▼
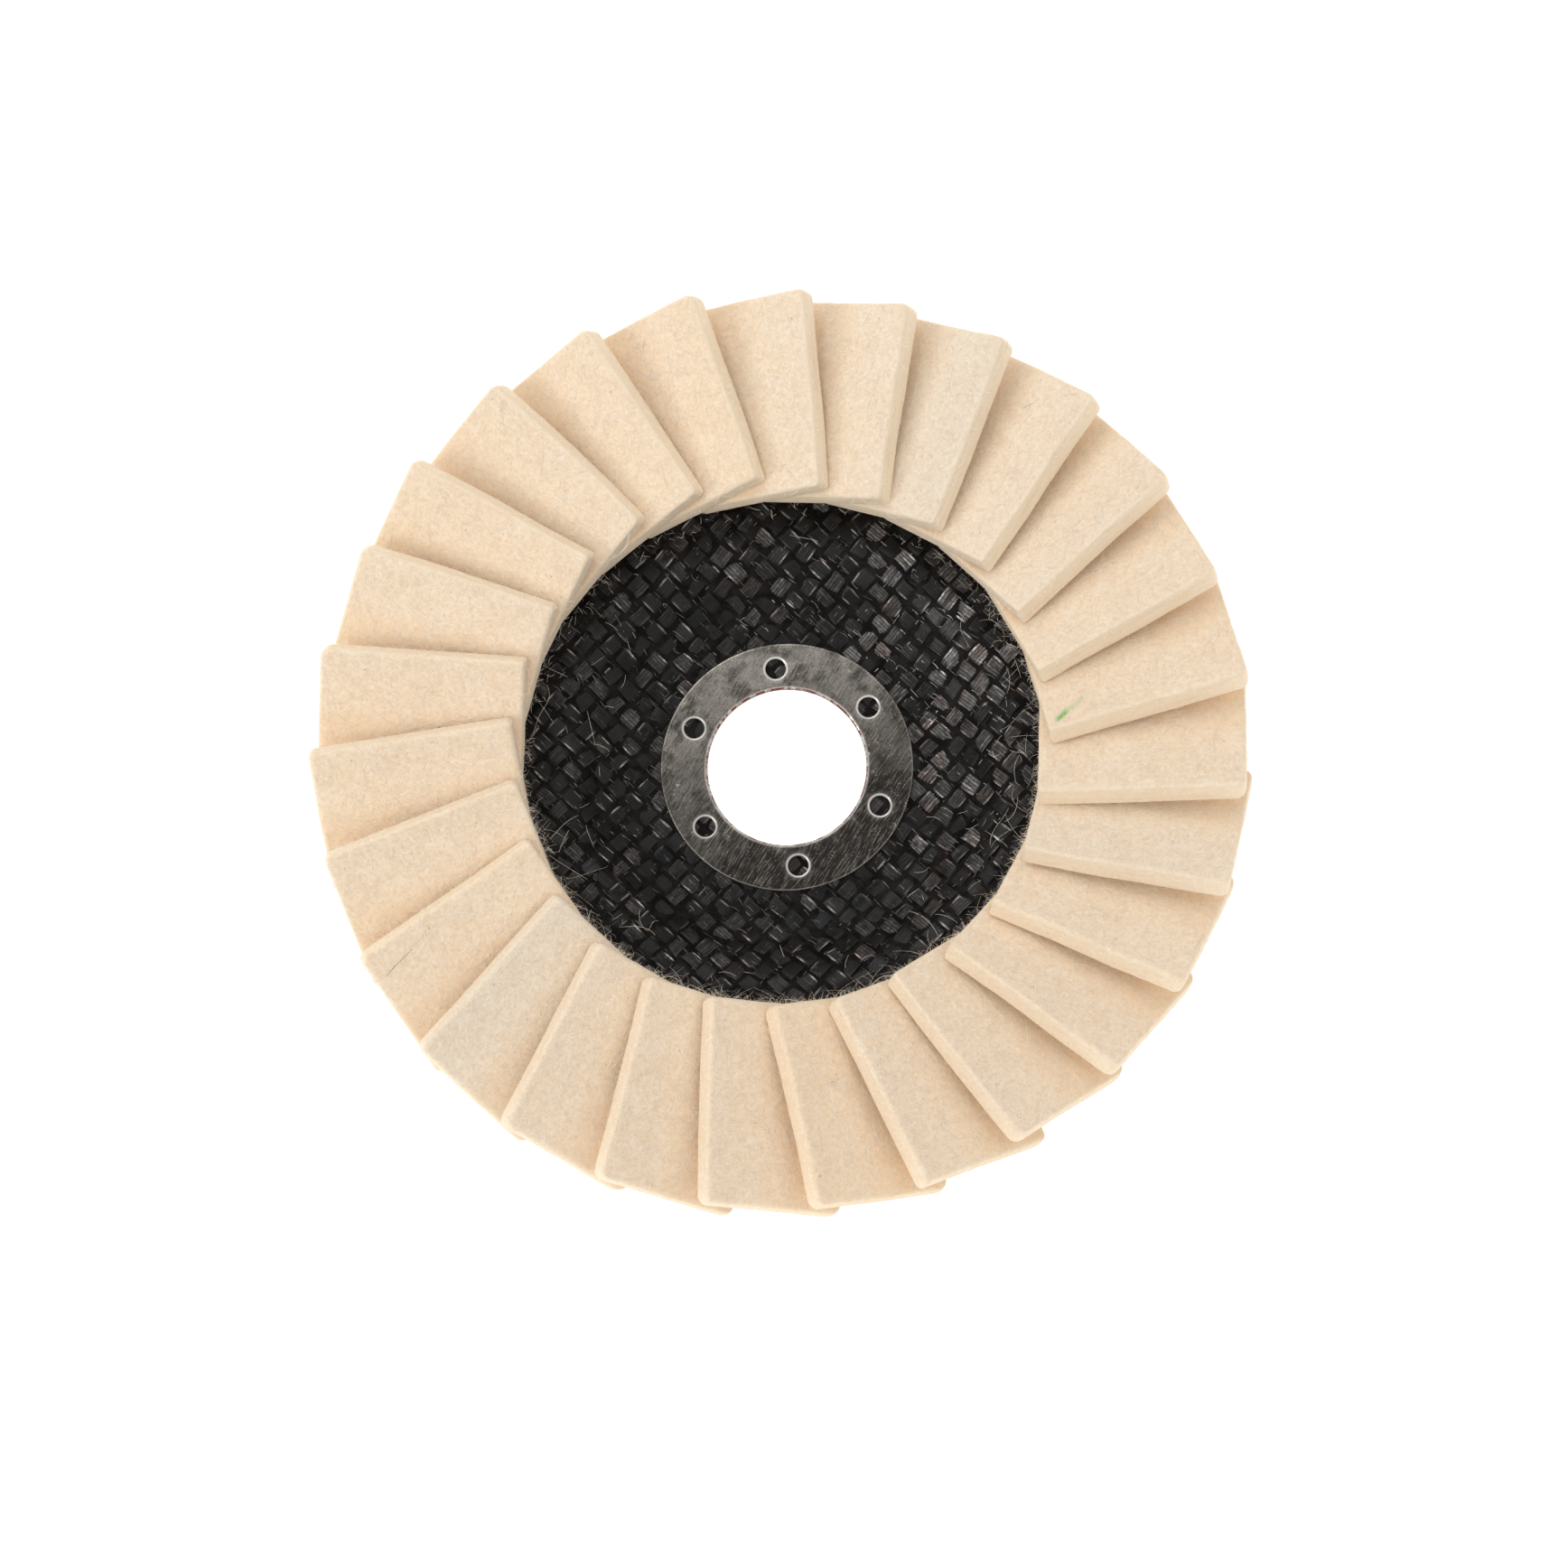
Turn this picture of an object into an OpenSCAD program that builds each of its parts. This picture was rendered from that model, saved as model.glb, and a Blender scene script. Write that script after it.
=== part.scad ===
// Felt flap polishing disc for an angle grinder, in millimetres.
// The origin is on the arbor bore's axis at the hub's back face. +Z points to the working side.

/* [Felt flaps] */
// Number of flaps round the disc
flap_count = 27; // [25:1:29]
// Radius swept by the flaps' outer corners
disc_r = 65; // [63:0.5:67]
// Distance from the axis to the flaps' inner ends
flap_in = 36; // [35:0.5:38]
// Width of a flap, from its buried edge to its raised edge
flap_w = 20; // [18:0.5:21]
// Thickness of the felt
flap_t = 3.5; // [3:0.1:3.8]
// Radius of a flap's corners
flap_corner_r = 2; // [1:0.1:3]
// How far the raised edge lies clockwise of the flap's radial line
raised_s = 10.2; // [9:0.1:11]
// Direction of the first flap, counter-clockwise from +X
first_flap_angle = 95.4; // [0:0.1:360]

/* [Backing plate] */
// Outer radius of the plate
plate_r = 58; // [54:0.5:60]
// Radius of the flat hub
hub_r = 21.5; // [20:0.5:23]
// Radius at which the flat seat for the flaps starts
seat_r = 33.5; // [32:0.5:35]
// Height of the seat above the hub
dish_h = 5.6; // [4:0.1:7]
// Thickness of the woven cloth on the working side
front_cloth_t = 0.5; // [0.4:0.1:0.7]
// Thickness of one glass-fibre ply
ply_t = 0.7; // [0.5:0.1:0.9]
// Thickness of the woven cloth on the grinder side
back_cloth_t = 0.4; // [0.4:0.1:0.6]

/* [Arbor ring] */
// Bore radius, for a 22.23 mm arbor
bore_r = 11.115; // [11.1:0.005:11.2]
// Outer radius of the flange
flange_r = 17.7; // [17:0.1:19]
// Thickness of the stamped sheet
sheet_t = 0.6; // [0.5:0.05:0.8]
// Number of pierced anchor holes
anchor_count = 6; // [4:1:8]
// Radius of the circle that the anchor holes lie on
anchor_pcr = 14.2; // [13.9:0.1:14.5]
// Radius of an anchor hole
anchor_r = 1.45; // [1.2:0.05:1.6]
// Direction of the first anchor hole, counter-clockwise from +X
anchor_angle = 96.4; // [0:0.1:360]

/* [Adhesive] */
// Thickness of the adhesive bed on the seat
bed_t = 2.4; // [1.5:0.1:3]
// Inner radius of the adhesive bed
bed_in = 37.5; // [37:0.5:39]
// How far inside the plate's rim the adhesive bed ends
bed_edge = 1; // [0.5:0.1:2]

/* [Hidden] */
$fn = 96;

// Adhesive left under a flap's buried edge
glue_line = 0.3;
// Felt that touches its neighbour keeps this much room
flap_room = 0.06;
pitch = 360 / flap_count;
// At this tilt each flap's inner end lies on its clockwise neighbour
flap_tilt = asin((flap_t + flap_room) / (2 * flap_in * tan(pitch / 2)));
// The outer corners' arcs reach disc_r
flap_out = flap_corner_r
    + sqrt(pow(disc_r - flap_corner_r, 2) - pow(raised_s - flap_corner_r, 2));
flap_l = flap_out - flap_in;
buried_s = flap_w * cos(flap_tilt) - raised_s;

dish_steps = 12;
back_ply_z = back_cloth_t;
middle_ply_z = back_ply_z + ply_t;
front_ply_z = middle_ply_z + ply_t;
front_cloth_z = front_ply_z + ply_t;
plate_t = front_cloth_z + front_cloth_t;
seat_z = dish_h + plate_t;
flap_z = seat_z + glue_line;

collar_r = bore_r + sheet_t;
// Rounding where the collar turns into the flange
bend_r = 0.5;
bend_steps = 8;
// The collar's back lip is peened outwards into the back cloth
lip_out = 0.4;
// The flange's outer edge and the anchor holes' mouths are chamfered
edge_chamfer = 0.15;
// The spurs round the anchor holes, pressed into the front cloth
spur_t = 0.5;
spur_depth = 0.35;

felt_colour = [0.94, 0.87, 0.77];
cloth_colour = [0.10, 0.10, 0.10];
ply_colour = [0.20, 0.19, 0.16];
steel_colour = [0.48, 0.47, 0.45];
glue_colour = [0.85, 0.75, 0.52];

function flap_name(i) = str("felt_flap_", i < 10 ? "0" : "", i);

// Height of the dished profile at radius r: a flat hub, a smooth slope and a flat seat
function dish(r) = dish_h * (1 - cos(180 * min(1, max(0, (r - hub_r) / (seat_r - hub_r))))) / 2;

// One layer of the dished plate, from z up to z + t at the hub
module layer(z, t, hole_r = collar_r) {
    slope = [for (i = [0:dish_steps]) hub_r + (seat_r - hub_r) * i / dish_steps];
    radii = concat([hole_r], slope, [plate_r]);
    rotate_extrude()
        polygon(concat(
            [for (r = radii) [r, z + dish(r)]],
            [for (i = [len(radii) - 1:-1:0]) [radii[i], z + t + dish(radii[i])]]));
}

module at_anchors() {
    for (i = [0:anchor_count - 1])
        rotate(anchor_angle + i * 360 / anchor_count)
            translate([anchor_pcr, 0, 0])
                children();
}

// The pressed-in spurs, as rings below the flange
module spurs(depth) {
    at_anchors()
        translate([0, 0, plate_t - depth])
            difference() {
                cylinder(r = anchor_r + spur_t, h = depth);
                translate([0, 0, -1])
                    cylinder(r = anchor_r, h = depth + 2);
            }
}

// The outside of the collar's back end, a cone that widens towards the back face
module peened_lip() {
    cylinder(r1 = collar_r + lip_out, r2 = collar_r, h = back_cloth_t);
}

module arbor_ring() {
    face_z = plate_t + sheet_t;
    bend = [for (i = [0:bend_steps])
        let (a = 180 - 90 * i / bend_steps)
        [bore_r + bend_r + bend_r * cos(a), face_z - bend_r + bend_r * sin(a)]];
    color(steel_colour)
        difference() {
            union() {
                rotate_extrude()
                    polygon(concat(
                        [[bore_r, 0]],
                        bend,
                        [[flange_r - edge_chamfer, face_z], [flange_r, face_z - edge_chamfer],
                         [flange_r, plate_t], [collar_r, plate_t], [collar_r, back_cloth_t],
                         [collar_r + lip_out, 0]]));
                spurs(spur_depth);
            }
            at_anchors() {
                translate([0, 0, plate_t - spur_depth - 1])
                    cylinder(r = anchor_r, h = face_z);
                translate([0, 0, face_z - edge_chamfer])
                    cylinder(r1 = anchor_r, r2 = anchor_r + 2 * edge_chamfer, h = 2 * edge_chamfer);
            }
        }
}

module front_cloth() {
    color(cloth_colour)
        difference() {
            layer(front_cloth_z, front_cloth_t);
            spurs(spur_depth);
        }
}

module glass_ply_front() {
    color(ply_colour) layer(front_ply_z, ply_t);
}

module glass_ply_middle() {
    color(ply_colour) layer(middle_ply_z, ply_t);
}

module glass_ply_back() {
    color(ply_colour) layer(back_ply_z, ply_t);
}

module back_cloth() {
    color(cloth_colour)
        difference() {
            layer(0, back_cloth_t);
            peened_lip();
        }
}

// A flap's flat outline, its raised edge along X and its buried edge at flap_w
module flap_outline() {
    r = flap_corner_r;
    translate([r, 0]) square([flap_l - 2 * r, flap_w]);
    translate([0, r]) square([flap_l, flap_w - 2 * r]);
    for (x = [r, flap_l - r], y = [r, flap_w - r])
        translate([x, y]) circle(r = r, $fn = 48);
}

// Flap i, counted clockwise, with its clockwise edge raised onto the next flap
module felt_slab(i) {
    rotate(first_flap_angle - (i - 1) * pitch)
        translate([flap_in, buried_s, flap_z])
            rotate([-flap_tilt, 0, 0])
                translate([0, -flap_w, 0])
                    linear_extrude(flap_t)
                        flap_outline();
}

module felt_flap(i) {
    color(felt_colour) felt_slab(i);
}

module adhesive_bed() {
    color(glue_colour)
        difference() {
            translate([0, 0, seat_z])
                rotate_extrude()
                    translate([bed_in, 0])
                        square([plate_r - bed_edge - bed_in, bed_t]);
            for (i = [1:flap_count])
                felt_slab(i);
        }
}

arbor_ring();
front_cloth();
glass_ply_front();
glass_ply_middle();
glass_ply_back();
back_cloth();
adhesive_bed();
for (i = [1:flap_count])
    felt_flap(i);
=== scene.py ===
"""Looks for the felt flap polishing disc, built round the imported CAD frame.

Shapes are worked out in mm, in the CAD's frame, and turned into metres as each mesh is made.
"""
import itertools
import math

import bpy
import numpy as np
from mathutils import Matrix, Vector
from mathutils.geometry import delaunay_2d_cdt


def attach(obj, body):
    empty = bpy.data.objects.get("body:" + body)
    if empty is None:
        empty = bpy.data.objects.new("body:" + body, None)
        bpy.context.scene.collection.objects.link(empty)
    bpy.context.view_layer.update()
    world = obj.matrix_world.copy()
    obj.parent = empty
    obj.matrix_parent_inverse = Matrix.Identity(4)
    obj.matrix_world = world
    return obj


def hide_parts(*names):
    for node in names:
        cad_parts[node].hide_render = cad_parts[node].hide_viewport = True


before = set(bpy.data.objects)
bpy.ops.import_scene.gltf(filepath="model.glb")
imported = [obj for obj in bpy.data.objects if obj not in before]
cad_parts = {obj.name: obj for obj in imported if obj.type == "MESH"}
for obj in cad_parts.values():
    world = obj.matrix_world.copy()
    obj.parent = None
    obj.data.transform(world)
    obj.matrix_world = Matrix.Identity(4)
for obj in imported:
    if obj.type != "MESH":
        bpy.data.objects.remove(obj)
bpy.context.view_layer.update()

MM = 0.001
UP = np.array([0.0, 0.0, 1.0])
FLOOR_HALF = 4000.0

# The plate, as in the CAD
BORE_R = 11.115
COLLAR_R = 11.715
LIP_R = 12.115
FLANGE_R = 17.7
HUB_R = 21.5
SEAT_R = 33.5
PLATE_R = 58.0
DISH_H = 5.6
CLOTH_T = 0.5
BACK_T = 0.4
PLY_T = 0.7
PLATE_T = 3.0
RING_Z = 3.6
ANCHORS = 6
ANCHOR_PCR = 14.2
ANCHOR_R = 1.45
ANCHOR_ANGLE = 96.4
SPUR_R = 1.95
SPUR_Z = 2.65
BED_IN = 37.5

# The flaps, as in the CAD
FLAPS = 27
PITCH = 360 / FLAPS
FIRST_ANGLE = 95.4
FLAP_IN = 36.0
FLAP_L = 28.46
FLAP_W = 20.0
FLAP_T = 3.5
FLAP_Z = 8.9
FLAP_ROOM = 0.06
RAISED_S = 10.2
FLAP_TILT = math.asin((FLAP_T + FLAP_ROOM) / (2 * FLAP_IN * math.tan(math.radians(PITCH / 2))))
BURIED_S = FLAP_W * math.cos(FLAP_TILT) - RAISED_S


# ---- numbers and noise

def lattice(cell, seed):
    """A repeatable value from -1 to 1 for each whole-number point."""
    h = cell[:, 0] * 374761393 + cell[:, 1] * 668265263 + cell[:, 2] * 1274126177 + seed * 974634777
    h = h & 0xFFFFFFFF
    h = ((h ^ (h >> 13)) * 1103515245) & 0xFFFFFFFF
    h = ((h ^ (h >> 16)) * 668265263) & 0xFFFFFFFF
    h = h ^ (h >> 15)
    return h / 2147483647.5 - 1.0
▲
■ Written task
Quote only the lines running from the line that holds "arbor_ring();" to the line that holds "if empty is", both ends included.

■ Task response
arbor_ring();
front_cloth();
glass_ply_front();
glass_ply_middle();
glass_ply_back();
back_cloth();
adhesive_bed();
for (i = [1:flap_count])
    felt_flap(i);
=== scene.py ===
"""Looks for the felt flap polishing disc, built round the imported CAD frame.

Shapes are worked out in mm, in the CAD's frame, and turned into metres as each mesh is made.
"""
import itertools
import math

import bpy
import numpy as np
from mathutils import Matrix, Vector
from mathutils.geometry import delaunay_2d_cdt


def attach(obj, body):
    empty = bpy.data.objects.get("body:" + body)
    if empty is None:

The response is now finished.